Namun kudeta yang dirancang Simon itu akhirnya gagal karena pemerintah Zimbabwe yang curiga lalu menahan pesawat yang ditumpangi Simon dan anak buahnya.

Mereka dikenai tuduhan telah melanggar aturan imigrasi, kepemilikan senjata ilegal dan menggunakan fasilitas Zimbabwe untuk melancakan kudeta terhadap Guinea.

Simon Mann berusaha berkelit bahwa pesawat yang disewanya akan terbang menuju kongo.
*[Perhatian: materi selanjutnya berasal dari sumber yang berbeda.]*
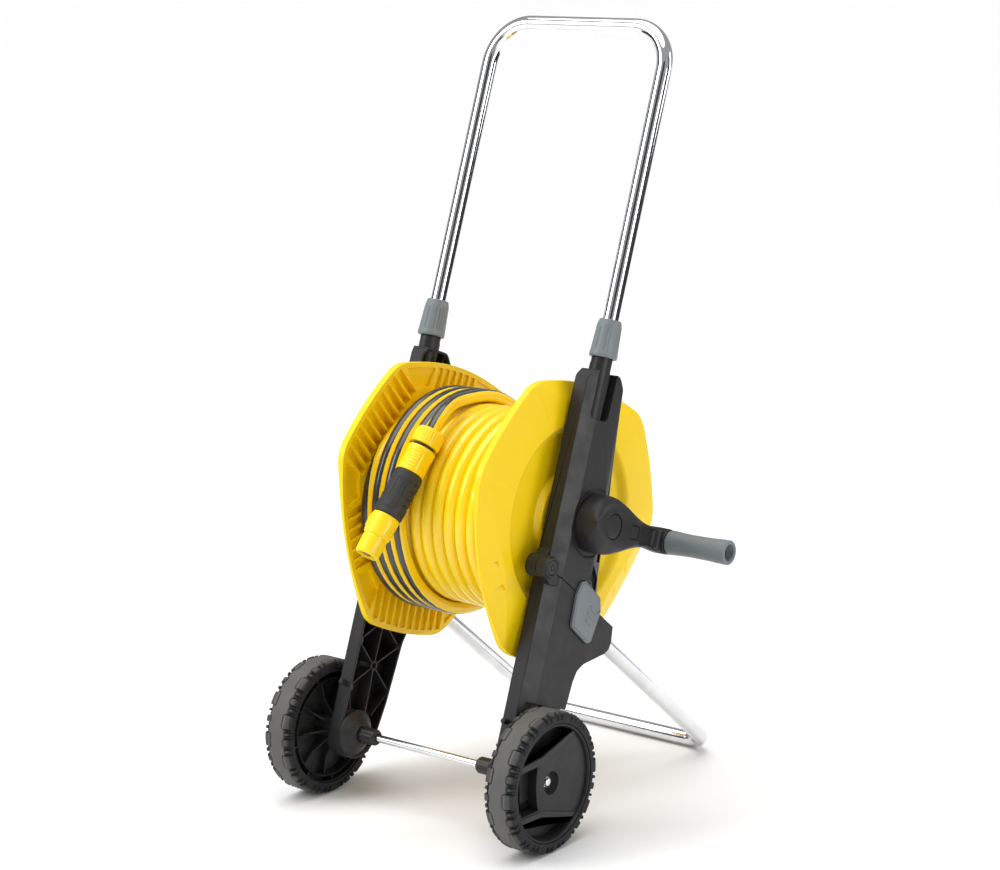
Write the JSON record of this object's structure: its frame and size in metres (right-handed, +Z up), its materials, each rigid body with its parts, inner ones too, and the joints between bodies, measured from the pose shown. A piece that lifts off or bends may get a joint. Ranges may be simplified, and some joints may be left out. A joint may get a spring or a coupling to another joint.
{
  "type": "garden hose reel cart",
  "caption": "Folding garden hose trolley with a cranked reel of wound hose, spray nozzle, telescopic tube handle, wheels and a tube stand.",
  "frame": {"origin": "on the ground, under the middle of the box around the cart without its hose and nozzle", "axes": "+X towards the crank side, +Y to the rear, where the stand is, +Z up"},
  "size_m": [0.44, 0.4748, 0.8941],
  "materials": {
    "black_plastic": "fine moulded grain",
    "yellow_plastic": "satin gloss",
    "grey_plastic": "satin",
    "tyre_rubber": "matt, knobbed tread",
    "grip_rubber": "matt soft touch",
    "chromed_tube": "polished",
    "bright_steel": "bright zinc",
    "hose_skin": "glossy with dark stripes",
    "seal_rubber": "satin"
  },
  "bodies": {
    "lower_frame": {"lower_leg_left": "black_plastic", "lower_leg_right": "black_plastic", "hinge_pin_left": "black_plastic", "hinge_pin_right": "black_plastic", "latch_spring_left": "bright_steel", "latch_spring_right": "bright_steel", "axle_rod": "bright_steel", "axle_dish_left": "black_plastic", "axle_dish_right": "black_plastic", "axle_sleeve_left": "black_plastic", "axle_sleeve_right": "black_plastic", "axle_lock_left": "bright_steel", "axle_lock_right": "bright_steel", "stand_tube": "bright_steel", "stand_screw_left": "bright_steel", "stand_screw_right": "bright_steel"},
    "upper_frame": {"upper_leg_left": "black_plastic", "upper_leg_right": "black_plastic", "reel_bearing_left": "grey_plastic", "reel_bearing_right": "grey_plastic", "clamp_collet_left": "black_plastic", "clamp_collet_right": "black_plastic"},
    "handle": {"handle_tube": "chromed_tube", "handle_end_plug_left": "black_plastic", "handle_end_plug_right": "black_plastic"},
    "collar_left": {"twist_collar_left": "grey_plastic"},
    "collar_right": {"twist_collar_right": "grey_plastic"},
    "button_left": {"latch_button_left": "grey_plastic"},
    "button_right": {"latch_button_right": "grey_plastic"},
    "wheel_left": {"wheel_hub_left": "black_plastic", "tyre_left": "tyre_rubber"},
    "wheel_right": {"wheel_hub_right": "black_plastic", "tyre_right": "tyre_rubber"},
    "reel": {"flange_left": "yellow_plastic", "flange_right": "yellow_plastic", "reel_hub_left": "yellow_plastic", "reel_hub_right": "yellow_plastic", "drum_core": "yellow_plastic", "feed_pipe": "black_plastic", "crank_arm": "black_plastic", "crank_cap": "black_plastic", "crank_lock_tab": "black_plastic", "crank_screw": "bright_steel", "grip_pin": "bright_steel", "hose_winding": "hose_skin", "hose_tail": "hose_skin", "hose_nut": "yellow_plastic", "connector_body": "black_plastic", "nozzle_body": "black_plastic", "nozzle_grip": "grip_rubber", "nozzle_needle": "black_plastic"},
    "grip": {"crank_grip": "grey_plastic"},
    "release_sleeve": {"connector_sleeve": "yellow_plastic"},
    "spray_tip": {"nozzle_tip": "yellow_plastic"},
    "inlet": {"inlet_elbow": "black_plastic", "inlet_nipple": "grey_plastic", "inlet_seal": "seal_rubber"}
  },
  "joints": [
    {"name": "frame_fold", "type": "hinge", "parent": "lower_frame", "child": "upper_frame", "pos_m": [-0.038, -0.10706, 0.3078], "axis": [1, 0, 0], "range_deg": [0, 160]},
    {"name": "handle_slide", "type": "slide", "parent": "upper_frame", "child": "handle", "axis": [0, 0.3518, 0.9361], "range_m": [-0.17, 0]},
    {"name": "collar_left_twist", "type": "hinge", "parent": "upper_frame", "child": "collar_left", "pos_m": [-0.164, 0.01707, 0.54424], "axis": [0, 0.3518, 0.9361], "range_deg": [0, 90]},
    {"name": "collar_right_twist", "type": "hinge", "parent": "upper_frame", "child": "collar_right", "pos_m": [0.088, 0.01707, 0.54424], "axis": [0, 0.3518, 0.9361], "range_deg": [0, 90]},
    {"name": "latch_button_left_press", "type": "slide", "parent": "lower_frame", "child": "button_left", "axis": [1, 0, 0], "range_m": [0, 0.003], "stiffness_N_per_m": 700, "deforming": ["latch_spring_left"]},
    {"name": "latch_button_right_press", "type": "slide", "parent": "lower_frame", "child": "button_right", "axis": [-1, 0, 0], "range_m": [0, 0.003], "stiffness_N_per_m": 700, "deforming": ["latch_spring_right"]},
    {"name": "wheel_left_spin", "type": "hinge", "parent": "lower_frame", "child": "wheel_left", "pos_m": [-0.2, -0.15744, 0.07996], "axis": [1, 0, 0], "continuous": true},
    {"name": "wheel_right_spin", "type": "hinge", "parent": "lower_frame", "child": "wheel_right", "pos_m": [0.124, -0.15744, 0.07996], "axis": [1, 0, 0], "continuous": true},
    {"name": "reel_spin", "type": "hinge", "parent": "upper_frame", "child": "reel", "pos_m": [-0.038, -0.02885, 0.3425], "axis": [1, 0, 0], "continuous": true},
    {"name": "crank_grip_spin", "type": "hinge", "parent": "reel", "child": "grip", "pos_m": [0.162, 0.07131, 0.30485], "axis": [1, 0, 0], "continuous": true},
    {"name": "release_sleeve_pull", "type": "slide", "parent": "reel", "child": "release_sleeve", "axis": [0.0848, 0.6244, 0.7765], "range_m": [0, 0.003], "stiffness_N_per_m": 900},
    {"name": "spray_tip_twist", "type": "hinge", "parent": "reel", "child": "spray_tip", "pos_m": [-0.055, -0.12065, 0.4445], "axis": [-0.0848, -0.6244, -0.7765], "range_deg": [0, 180]},
    {"name": "inlet_swivel", "type": "hinge", "parent": "upper_frame", "child": "inlet", "pos_m": [-0.2, -0.02885, 0.3425], "axis": [1, 0, 0], "continuous": true}
  ]
}
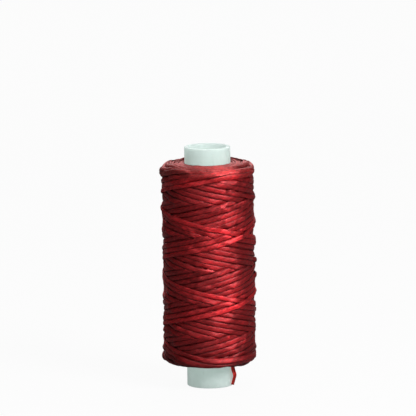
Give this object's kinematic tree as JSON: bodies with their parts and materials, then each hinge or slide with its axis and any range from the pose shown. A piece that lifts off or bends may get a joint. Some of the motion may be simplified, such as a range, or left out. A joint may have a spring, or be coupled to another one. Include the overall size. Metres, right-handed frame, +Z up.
{
  "type": "waxed thread spool",
  "caption": "Straight plastic tube wound with flat waxed sewing thread in crossing layers, with the thread's starting end hanging at the foot.",
  "frame": {"origin": "centre of the tube's lower end, on the tube's axis", "axes": "+Z up along the tube's axis, +X towards the side where the thread's starting end hangs"},
  "size_m": [0.023, 0.023, 0.06],
  "materials": {
    "natural_plastic": "satin",
    "waxed_thread": "satin",
    "wax_hardened_tip": "satin"
  },
  "bodies": {
    "spool": {"spool_tube": "natural_plastic", "start_end": "waxed_thread", "first_wraps": "waxed_thread", "inner_winding": "waxed_thread", "middle_winding": "waxed_thread", "outer_winding": "waxed_thread", "top_turns": "waxed_thread", "bottom_turns": "waxed_thread"},
    "end_neck": {"tail_neck": "waxed_thread"},
    "end_upper": {"tail_upper": "waxed_thread"},
    "end_lower": {"tail_lower": "waxed_thread", "tail_tip": "wax_hardened_tip"}
  },
  "joints": [
    {"name": "end_swing", "type": "hinge", "parent": "spool", "child": "end_neck", "pos_m": [0.00592, 0, 0.00525], "axis": [1, 0, 0], "range_deg": [-30, 30], "stiffness_Nm_per_rad": 0.0000004},
    {"name": "end_lift", "type": "hinge", "parent": "end_neck", "child": "end_upper", "pos_m": [0.00592, 0, 0.00435], "axis": [0, -1, 0], "range_deg": [0, 70], "stiffness_Nm_per_rad": 0.0000004},
    {"name": "end_bend", "type": "hinge", "parent": "end_upper", "child": "end_lower", "pos_m": [0.00667, 0, 0.00255], "axis": [0, -1, 0], "range_deg": [0, 45], "stiffness_Nm_per_rad": 0.0000004}
  ]
}
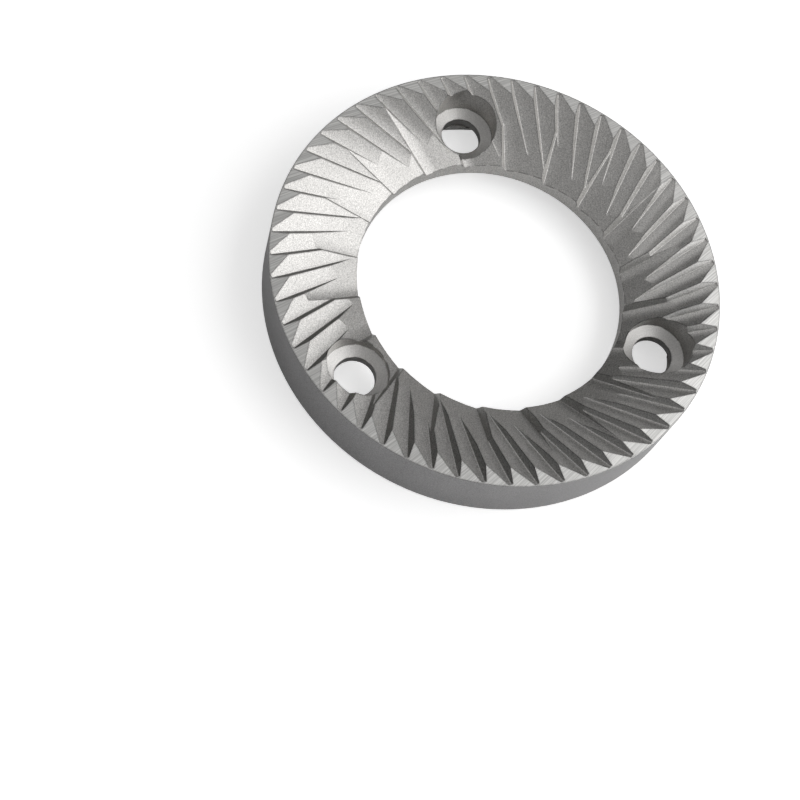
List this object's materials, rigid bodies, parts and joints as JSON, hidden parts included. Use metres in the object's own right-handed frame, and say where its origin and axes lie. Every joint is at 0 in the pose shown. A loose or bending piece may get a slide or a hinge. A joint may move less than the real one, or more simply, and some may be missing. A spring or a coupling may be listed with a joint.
{
  "type": "coffee grinder burr",
  "caption": "Flat ring burr for a coffee grinder: slanted fine and coarse grinding teeth on the face, screw seats through the ring, recessed back.",
  "frame": {"origin": "centre of the ring on the plane of its raised back seating rim", "axes": "+Z along the bore axis towards the toothed face; +X through the centre of one screw hole"},
  "size_m": [0.064, 0.064, 0.0095],
  "materials": {
    "steel": "hardened steel, satin ground grooves, bright ground lands, plain grey turned wall"
  },
  "bodies": {
    "root": {"burr": "steel"}
  },
  "joints": []
}
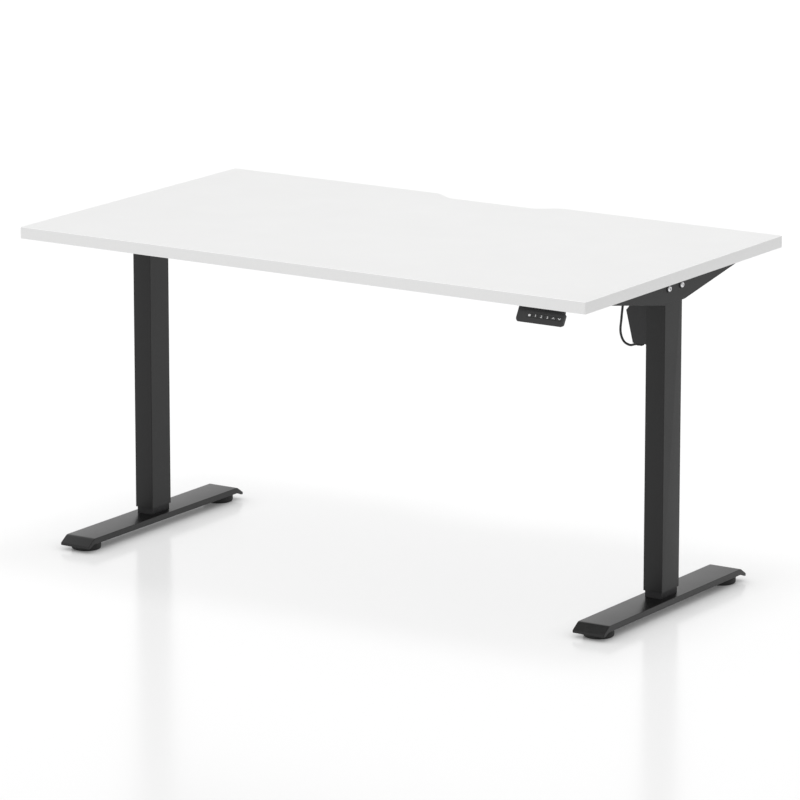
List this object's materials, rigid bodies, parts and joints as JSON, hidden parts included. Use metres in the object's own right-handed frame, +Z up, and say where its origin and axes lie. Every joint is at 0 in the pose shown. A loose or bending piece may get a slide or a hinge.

Tapi pemerintah Zimbabwe tak mau percaya, Simon Mann dan anak buahnya lalu ditahan dan diadili.

Mann sendiri harus mendekam di penjara Zimbabwe selama 7 tahun. Sedangkan Mark Thatcher berhasil diringkus di rumahnya, Cape Town, Afrika Selatan.

Terkait ulah Simon Mann di Equatoral Guenia, Indonesia sebenarnya juga pernah mengalami kejadian serupa.

Ketika pada tahun 1958 di Indonesia meletus pemberontakan PRRI/Permesta sejumlah tentara bayaran dan juga agen CIA terbukti turut terlibat dalam upaya pemasokan senjata.

Salah seorang tentara bayaran yang sekaligus agen CIA, Allan Pope bahkan tertangkap sehingga keterlibatan militer AS dan CIA dalam aksi pemberontakan PRRI/Permesta berhasil dibongkar.

Pemberontakan PRRI/Permesta sendiri berhasil ditumpas dan gagal menumbangkan pemerintah RI di bawah pimpinan Presiden Soekarno.